Hello, r/MachineLearning! Over the course of the last 2 months I’ve been working on my first major machine learning project called, “Deepdos” in my free time outside of school and work. Deepdos is a network tool that provides analysis and in the future mitigation of all network traffic coming over whatever network adapter you specify. The analysis utilizes a logistic regression model that classifies traffic as either safe or malicious based on aggregated packet capture data using the CICFlowmeter (The people that created the tool are also the same people that created the dataset used for training). The mitigation, which will only be for Linux based systems, will create and manage firewall rules written directly to iptables. While the name includes “deep”, there is actually no deep learning involved at all. (At least not yet)
The project source code can be found here: deepdos
Currently the project is listed as being in a pre-alpha state, as there are a lot of milestones that need to be hit before I can consider this a stable/production ready project. Hopefully, some of you can help me get there! Currently, I’m looking for constructive feedback on the projects current state, additions that I should be making, and really anything else that can help me grow this project into something that can be useful for companies. Here is a snapshot of the project without having to look at any of the code:
Where I’m at:
- Currently utilize a logistic regression model that is trained on 200,000 samples of network traffic with 100,000 being “normal” network traffic and 100,000 being malicious.

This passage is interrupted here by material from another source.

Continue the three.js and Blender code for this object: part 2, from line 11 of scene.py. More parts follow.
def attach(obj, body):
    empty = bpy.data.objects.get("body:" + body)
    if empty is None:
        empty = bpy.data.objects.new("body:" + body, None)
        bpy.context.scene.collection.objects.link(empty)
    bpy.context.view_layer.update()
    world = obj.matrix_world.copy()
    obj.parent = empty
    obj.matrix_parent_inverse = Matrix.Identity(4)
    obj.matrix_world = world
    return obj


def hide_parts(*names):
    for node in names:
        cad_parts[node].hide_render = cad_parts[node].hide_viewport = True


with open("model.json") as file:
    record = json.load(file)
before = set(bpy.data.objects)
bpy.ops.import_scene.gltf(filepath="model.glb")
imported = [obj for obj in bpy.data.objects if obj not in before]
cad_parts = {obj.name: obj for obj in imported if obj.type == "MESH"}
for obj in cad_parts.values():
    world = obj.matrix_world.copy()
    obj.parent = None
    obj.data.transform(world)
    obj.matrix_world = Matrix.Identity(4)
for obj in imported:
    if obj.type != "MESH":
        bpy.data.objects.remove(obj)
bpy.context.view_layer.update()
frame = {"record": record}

- Packet capture data aggregation via tcpdump. Currently, I listen for very short bursts of time for development but will be ramping this time up to reflect the communication between two devices more accurately.

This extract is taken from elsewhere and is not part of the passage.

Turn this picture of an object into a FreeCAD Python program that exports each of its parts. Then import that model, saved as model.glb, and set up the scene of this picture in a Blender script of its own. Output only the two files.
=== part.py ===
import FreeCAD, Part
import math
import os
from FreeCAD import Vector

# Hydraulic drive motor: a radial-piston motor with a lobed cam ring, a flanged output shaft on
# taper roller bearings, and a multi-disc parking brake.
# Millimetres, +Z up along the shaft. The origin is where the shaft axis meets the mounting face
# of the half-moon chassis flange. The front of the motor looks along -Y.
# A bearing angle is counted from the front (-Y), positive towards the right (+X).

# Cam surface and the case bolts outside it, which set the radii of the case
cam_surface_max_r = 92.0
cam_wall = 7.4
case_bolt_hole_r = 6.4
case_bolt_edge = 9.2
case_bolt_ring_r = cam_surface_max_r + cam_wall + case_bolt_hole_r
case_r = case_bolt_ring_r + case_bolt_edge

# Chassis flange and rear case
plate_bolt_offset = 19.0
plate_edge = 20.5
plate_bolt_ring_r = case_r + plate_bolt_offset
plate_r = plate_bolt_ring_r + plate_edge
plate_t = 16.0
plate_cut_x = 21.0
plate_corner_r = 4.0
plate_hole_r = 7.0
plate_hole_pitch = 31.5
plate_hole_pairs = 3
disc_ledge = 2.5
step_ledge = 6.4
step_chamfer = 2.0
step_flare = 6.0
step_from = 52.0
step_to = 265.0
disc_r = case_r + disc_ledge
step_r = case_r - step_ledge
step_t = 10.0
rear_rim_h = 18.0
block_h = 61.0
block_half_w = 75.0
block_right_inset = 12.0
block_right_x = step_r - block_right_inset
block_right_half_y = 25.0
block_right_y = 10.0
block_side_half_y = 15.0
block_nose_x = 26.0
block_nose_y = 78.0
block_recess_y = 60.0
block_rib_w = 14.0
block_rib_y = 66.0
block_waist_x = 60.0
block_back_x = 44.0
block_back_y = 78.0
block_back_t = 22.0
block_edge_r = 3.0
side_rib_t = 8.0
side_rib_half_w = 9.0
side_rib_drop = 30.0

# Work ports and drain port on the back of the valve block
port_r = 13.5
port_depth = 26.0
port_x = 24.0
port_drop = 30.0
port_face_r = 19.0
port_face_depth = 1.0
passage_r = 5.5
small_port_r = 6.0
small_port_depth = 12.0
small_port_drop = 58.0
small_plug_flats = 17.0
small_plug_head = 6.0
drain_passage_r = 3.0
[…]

- Published on Pypi (Not stable, yet).
- I’ve rebuilt the structure of the application 3 times right now for scalability and think I finally developed a system
Where I’m trying to go:
- I’m currently thinking about how I can develop a robust testing system so that this project can continue to scale with reliability.

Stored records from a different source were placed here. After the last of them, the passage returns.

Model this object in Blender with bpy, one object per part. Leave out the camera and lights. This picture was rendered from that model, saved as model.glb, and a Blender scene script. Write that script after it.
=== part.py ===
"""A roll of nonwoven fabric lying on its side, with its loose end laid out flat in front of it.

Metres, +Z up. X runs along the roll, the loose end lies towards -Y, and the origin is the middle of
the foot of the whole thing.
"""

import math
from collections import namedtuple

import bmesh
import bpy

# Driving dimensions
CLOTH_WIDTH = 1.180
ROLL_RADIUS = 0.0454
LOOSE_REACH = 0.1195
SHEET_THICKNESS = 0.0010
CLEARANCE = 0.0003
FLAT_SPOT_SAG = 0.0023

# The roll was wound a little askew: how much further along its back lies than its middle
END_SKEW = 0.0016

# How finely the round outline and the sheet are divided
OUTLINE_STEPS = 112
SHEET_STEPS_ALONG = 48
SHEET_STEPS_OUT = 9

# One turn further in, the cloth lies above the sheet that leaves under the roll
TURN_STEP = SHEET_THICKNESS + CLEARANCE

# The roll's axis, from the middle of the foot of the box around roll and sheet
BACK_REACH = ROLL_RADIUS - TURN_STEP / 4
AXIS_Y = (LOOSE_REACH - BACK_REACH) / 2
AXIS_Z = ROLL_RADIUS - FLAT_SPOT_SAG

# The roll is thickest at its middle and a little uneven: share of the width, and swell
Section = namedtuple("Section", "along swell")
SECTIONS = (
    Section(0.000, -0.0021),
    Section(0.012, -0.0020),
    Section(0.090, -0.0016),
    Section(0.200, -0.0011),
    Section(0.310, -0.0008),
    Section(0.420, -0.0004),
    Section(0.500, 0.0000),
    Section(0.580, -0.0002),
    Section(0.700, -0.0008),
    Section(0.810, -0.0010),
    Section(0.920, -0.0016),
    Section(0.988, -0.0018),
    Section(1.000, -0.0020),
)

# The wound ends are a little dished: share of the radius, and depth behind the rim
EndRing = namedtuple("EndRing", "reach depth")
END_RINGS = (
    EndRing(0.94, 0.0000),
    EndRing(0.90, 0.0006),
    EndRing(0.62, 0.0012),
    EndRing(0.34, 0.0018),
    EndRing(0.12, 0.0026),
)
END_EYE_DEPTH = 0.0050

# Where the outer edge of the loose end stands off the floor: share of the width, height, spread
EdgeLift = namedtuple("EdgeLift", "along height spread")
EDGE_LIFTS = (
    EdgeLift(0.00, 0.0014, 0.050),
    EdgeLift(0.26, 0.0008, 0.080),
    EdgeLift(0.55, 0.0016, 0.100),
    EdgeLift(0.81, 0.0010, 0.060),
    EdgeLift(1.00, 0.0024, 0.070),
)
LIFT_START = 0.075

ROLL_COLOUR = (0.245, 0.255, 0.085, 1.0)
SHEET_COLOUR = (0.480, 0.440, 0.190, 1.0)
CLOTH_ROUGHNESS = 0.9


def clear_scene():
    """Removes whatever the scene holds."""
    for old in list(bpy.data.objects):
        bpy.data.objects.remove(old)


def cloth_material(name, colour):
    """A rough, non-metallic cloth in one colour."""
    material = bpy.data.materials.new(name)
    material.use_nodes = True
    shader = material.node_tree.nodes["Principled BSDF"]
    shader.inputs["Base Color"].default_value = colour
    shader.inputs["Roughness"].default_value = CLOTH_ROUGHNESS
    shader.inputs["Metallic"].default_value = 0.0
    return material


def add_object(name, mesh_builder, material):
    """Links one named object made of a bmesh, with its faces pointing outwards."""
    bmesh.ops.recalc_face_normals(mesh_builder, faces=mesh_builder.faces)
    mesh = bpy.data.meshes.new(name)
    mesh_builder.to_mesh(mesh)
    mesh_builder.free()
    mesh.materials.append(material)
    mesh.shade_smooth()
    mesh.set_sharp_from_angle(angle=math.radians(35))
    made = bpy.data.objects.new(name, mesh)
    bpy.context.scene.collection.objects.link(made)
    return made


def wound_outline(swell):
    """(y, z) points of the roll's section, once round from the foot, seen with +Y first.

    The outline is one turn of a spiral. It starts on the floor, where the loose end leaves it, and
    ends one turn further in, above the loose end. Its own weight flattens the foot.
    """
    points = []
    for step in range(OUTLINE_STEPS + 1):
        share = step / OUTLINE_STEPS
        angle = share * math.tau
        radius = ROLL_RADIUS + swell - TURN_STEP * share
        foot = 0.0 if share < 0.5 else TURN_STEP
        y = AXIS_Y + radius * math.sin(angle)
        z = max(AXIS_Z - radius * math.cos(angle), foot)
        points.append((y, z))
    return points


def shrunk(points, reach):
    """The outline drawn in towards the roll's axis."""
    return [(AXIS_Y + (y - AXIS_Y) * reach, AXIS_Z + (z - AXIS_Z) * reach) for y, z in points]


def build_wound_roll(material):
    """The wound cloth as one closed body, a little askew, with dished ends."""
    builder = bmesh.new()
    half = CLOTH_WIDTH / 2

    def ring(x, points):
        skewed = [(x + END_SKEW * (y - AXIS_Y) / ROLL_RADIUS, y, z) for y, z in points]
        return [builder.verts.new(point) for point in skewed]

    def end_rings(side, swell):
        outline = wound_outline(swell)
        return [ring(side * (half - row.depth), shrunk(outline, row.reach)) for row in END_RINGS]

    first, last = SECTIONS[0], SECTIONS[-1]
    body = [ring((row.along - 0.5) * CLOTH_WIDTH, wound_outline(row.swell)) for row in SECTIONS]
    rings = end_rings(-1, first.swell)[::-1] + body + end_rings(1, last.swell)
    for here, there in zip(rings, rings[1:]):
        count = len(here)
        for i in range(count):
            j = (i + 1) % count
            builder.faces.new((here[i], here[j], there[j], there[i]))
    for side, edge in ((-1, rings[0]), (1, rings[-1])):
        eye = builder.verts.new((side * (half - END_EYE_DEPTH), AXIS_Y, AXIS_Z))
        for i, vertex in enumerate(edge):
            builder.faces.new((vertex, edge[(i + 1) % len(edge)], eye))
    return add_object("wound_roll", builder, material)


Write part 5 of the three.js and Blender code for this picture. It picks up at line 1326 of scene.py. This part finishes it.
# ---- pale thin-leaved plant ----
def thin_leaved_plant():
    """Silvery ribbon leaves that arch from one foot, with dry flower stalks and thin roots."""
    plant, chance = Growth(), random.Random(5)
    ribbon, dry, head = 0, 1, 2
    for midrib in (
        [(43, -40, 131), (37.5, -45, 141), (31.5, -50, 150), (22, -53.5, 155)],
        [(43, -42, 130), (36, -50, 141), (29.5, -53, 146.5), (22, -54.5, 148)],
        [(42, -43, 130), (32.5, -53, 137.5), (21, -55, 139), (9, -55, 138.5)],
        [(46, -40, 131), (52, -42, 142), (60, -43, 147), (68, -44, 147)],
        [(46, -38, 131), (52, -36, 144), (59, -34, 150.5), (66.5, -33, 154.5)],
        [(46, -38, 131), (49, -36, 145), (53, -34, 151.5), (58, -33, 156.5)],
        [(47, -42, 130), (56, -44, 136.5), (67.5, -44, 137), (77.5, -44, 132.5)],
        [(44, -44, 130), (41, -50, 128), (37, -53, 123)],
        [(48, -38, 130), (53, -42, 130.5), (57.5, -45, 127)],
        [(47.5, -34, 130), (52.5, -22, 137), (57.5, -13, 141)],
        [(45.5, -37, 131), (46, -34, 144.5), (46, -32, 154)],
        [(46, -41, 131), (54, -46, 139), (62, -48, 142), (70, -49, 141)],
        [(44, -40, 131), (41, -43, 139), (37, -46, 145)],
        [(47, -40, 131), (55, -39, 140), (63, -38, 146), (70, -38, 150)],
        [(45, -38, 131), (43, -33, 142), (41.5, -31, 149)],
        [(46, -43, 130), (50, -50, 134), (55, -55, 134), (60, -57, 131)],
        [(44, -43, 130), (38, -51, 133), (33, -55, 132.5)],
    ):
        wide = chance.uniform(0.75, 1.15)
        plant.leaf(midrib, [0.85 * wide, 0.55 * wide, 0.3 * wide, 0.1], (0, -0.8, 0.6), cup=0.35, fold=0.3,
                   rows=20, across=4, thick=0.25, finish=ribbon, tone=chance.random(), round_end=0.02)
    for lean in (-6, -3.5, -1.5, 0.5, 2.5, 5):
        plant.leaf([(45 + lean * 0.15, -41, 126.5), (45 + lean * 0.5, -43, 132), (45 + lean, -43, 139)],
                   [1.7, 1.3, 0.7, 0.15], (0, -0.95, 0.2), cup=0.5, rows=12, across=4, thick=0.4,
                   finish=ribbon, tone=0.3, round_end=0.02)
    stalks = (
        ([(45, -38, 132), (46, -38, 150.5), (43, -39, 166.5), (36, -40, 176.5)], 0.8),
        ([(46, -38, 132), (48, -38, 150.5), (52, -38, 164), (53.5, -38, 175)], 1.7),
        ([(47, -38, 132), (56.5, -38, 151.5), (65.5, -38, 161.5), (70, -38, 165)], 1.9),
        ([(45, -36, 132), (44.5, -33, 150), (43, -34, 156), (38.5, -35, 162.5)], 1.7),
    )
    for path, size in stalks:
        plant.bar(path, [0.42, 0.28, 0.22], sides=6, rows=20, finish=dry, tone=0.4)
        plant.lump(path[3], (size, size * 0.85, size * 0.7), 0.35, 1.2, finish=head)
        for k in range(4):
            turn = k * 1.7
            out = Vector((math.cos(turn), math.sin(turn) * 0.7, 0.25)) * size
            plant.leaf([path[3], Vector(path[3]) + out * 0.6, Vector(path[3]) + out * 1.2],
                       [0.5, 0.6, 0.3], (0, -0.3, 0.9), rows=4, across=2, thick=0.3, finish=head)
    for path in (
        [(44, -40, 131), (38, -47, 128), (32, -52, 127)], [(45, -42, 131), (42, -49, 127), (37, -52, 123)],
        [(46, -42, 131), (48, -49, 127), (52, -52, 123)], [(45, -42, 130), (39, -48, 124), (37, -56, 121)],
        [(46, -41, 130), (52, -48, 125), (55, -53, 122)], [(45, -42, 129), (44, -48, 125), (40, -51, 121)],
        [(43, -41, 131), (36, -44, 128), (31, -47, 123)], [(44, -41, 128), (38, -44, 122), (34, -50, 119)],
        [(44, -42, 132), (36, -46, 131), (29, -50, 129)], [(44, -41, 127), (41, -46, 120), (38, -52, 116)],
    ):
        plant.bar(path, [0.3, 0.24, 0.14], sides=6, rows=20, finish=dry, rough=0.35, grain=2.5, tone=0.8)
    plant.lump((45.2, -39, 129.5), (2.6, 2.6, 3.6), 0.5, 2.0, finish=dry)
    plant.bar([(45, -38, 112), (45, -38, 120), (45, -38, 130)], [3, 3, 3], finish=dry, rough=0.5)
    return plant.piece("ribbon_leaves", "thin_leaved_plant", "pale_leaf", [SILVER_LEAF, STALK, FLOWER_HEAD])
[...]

- Training on the full data set which is comprised of roughly 57 million samples, as I’m currently only using 200,000 of those samples. :[
- Experimenting with different machine and deep learning models to see how I can maximize performance of the classification and of the overall application.
Working on this project has been quite the learning experience and honestly, a really enjoyable time. I really appreciate those of you that took time out of your day to read this and hope that I can garner the opinions and expertise of those of you from this thread to make this into something awesome.